A: I think the one thing that people really need to know is that culture really does matter, cultural differences matter. Culture is never everything and it is never the entire cause of the conflict. I mean except in the very special sense in the failure to communicate, like if you are speaking Spanish to me and I am speaking English to you and we don't understand each other, and we reduce culture to language. We can then say that the cause of our misunderstanding is culture. There are a lot of misunderstandings that occur when both of us speaks English, speaks Spanish, or one of us is a skilled interpreter. Culture is very rarely the root causes of conflict, but it is always the lenses through which the causes of conflict are reflected.
Q: So in the old onion metaphor, culture would be one of the layers that you would have to peel back to get to the inside.
A: I am a little mistrustful of that metaphor, as I am with the tip of the iceberg metaphor. I much prefer lens to onion. Think about it, if I take off these eyeglasses, I don't see the world more clearly because I have removed the lens that allows me to see the world. What I see is things less clearly.
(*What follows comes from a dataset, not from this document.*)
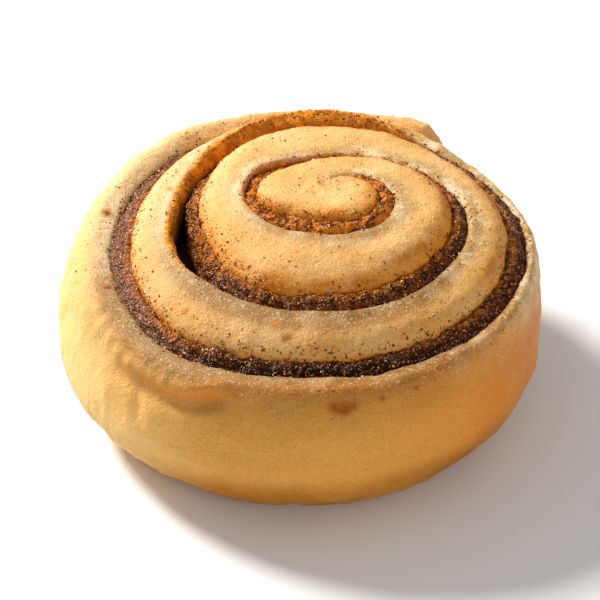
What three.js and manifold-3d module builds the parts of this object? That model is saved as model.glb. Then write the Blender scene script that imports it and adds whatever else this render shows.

Onion implies a layer you can get over, and I don't think that you can get over culture but I think that you can get through it
Q: Ok, it occured to me because the discussion about if not ulterior, then more core motives or causes of the conflict, are likely to be power or political rather than culture, in that sense peeling away the cultural element, or the excuse of culture for conflict.
A: You could think of it that way except that very often the way in which power will be expressed will be so affected by culturally understandings about authority, dominance, and legitimacy that its hard even to see power nakedly as some pure variable.
Q: You wouldn't understand it unless you were able to see through that lens or at least know what the lens looks like. Suppose I couldn't entirely see through someone else's cultural lens.
A: No, you can't, but even knowing that the lens is there can take you a ways.